Should Real Estate Investors Track Their Net Worth?
How much attention should real estate investors be focusing on their net worth?
Net worth is essentially how much you are worth. Your assets minus your liabilities. So if you own $2 million in real estate, and owe $1million in mortgage loans, your net worth is $1 million. Many will also have vehicles, credit card debt, and cash to consider as well.
Note that your primary residence is not normally counted in net worth calculations. This is specifically true for calculating net worth to qualify as an ‘accredited investor’. To qualify for certain investment opportunities, accredited investors need to have a net worth of at least $1 million (not including their personal residence), or at least $200,000 in income for the last two years.
For many, investing in real estate is all about net worth. It isn’t just about comfort or making enough money to survive, or being able to retire. It can accomplish those milestones along the way, but for many it is about competing, and clocking up ‘success’. That’s what the Forbes’ richest lists are all about, right? Neither Bill Gates nor Warren Buffett really need any more money. However, you can imagine that they enjoy being at the top of the list.
What Doesn’t Get Measured, Doesn’t Get Improved
Clocking your net worth can be fun. It not only tells you where you are, but if you are headed in the right direction, and if you are doing the right things. After all; net worth is like anything else in this arena: it is either going up, or down. If you aren’t watching it, you simply don’t know where you are, and if you are making the right moves. If you are tracking it, you can see when you may have made bad moves, are potentially putting your net worth at risk. More importantly, you can identify some ways to improve your financial position.
Perhaps you can retire a little more debt, need to focus on more aggressive growth investments, or demand better spreads on your investments. May be you need to do more of what you were doing two years ago. Or even find a new strategy altogether. Maybe you need to stop financing yourself to the throat when it comes to car payments. Whatever it is, keep track of it.

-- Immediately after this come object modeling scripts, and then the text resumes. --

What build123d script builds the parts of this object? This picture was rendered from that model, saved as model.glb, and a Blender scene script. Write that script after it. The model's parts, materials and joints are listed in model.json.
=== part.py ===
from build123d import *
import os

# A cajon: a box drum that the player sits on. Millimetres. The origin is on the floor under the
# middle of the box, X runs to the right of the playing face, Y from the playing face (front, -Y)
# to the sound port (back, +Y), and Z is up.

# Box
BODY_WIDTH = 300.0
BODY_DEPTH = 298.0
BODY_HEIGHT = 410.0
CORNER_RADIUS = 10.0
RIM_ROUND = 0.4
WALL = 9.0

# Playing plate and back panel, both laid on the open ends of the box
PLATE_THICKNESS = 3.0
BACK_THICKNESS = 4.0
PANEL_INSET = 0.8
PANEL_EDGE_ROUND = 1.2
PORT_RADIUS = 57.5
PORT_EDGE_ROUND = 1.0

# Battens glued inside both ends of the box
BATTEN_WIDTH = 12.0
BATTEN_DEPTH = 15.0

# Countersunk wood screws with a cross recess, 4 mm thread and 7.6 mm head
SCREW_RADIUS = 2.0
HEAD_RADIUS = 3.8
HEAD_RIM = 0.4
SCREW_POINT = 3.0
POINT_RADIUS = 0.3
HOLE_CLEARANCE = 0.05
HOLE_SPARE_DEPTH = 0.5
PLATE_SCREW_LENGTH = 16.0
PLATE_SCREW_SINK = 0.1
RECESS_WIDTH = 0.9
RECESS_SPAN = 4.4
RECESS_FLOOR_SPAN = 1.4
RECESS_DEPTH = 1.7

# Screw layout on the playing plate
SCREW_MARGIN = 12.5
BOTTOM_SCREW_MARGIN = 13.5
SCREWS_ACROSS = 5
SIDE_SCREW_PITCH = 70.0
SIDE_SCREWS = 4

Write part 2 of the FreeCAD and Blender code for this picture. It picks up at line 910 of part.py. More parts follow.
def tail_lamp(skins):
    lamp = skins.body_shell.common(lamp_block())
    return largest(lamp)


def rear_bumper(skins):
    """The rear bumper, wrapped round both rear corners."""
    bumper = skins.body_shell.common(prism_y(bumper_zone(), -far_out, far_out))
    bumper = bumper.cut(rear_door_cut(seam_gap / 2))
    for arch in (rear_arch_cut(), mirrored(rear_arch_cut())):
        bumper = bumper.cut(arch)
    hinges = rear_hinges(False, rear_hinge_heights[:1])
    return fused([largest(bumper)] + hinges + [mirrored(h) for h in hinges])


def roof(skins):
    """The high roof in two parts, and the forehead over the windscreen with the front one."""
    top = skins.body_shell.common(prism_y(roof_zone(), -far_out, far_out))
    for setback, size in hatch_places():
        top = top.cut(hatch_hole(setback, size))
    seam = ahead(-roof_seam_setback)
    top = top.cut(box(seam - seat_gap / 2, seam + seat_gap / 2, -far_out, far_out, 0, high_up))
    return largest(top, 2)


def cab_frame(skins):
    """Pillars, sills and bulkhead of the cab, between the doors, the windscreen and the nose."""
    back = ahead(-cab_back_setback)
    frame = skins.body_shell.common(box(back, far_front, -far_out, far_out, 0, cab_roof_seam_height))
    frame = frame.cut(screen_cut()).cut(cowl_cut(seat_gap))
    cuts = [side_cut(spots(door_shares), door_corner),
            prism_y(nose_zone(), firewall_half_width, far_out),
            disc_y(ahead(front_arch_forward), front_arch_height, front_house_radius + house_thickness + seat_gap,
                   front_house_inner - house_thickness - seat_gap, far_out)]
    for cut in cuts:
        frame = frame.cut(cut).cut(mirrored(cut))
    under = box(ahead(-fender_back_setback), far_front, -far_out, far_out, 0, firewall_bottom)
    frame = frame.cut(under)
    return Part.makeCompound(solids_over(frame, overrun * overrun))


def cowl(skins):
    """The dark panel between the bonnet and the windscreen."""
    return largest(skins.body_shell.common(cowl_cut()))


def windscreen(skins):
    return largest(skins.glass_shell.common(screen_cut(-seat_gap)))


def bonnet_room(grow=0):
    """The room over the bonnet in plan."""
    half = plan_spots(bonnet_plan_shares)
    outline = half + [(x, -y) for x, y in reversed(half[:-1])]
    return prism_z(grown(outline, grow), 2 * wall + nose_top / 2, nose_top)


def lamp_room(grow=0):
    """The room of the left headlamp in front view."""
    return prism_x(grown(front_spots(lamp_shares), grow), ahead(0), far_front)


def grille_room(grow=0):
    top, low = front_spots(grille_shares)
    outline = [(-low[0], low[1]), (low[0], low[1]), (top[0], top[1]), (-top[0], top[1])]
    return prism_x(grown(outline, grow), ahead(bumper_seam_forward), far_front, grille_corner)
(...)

Does Net Worth Even Matter?
On the other hand, there are those who are increasingly questioning the value of net worth. This includes notable authors and at least one Harvard professor who poses that net worth can be virtually worthless in retirement. Then there is the question of the value in measuring paper gains or assets.
Right or wrong, if a high net worth is your ultimate goal, it gives you your value, and should be tracked vigorously. For others, it will absolutely be a building block of freedom, and a crucial tool for achieving what they want and feel is even more important than money in the bank.
However, even if real estate investors don’t really care where their net worth is today, it is important to watch. This applies to the paper gains, the rankings against peers, and your personal residence. Why? Because this will play a big role in where your finances will be later, and the degree to which you can do the things you like, and how your finances will provide for you when you aren’t working.
What’s More Important than Net Worth?
On a personal level, every real estate investor likely has items that are more important that net worth. This might be more time off to spend with family, the freedom to fulfill other aspirations like travel, or even helping more people. Sometimes it might simply be consistent improvement.
What About Cash Flow?
For many, cash flow is becoming more important than net worth. This is driving more to real estate and the passive income. Positive cash flow can often deliver on all of the above. It can fuel feel good spending, time off, giving, retirement, and more. In fact, if cash flow was never pinched, it may certainly be far more important than net worth. Net worth’s highest and best use may be its ability to be converted to cash flow. However, it is important not to lose sight of true net cash flow, and liquidity. There is certainly good leverage, and bad levels of leverage over the long-term.
Net worth is important, but there are others things to watch. Don’t get lost in it, but check out your net worth on a quarterly, semi-annual, and annual basis, and find ways to improve all of these items.